Low earth orbit is called low earth orbit because it's the lowest altitude at which you can orbit earth without getting significantly slowed down by the edge of the atmosphere. It's also possible to orbit at higher altitudes than low earth orbit, and in those orbits you don't need to be that fast, because gravity weakens the higher up you go, and gravity weakens faster than the radius of your orbit increases. For example, in geostationary orbit (which is high above Earth), you only need to go about 3.1 km/s, and the moon orbits at only 1km/s. Unfortunately, there's a lot more room between Earth and geostationary orbit, or the moon, and moving all the way over there means you'll need to fight a lot more against gravity, which costs energy. In total, the additional potential energy you have to gain is greater than the kinetic energy you save by orbiting slower, so reaching higher orbits costs *even more fuel* than reaching low earth orbit.
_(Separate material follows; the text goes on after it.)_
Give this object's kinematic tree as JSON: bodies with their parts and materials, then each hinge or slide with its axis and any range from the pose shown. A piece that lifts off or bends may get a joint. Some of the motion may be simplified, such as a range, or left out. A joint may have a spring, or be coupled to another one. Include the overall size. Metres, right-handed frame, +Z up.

Hope this illustrates the main challenges of going to space without falling back down, and why rockets go fast instead of slow.

Answered by Magma on December 28, 2021

There are some concepts for slow access to space being developed. The most fameous one is probably the space elevator. However there is a concept more like the one you are asking for called airship to orbit (more details in this question Is the "airship to orbit" mission profile feasible?) this is currently beyond our engenering skills to construct but there are people working on it. It would involve slowly ascending in a baloon, transfering to an even lighter balone to fragile to be at ground level at altitude and the take tath to orbit by slowly building speed with solar powered ion theusters.

Answered by lijat on December 28, 2021

The general concept of doing things slowly generally allowing better efficiency in a design is certainly correct. The difficulty with applying this to rocket launches is the concept of gravity loses that in general mean getting to orbit as quickly as possible is better.

Slow/efficient space access via space elevator and related designs is the logical extension of the concept but well beyond current technology.

Relevant is this XKCD along with questions tagged air launch.

Answered by GremlinWranger on December 28, 2021

You would not save fuel by going "Large & Slow but Steady into Outer Orbit over months rather than in a Day", you would need a lot more.

The longer it takes to reach orbit, the longer you have to fight gravity with a lot of fuel. Keeping the same height below orbit needs fuel.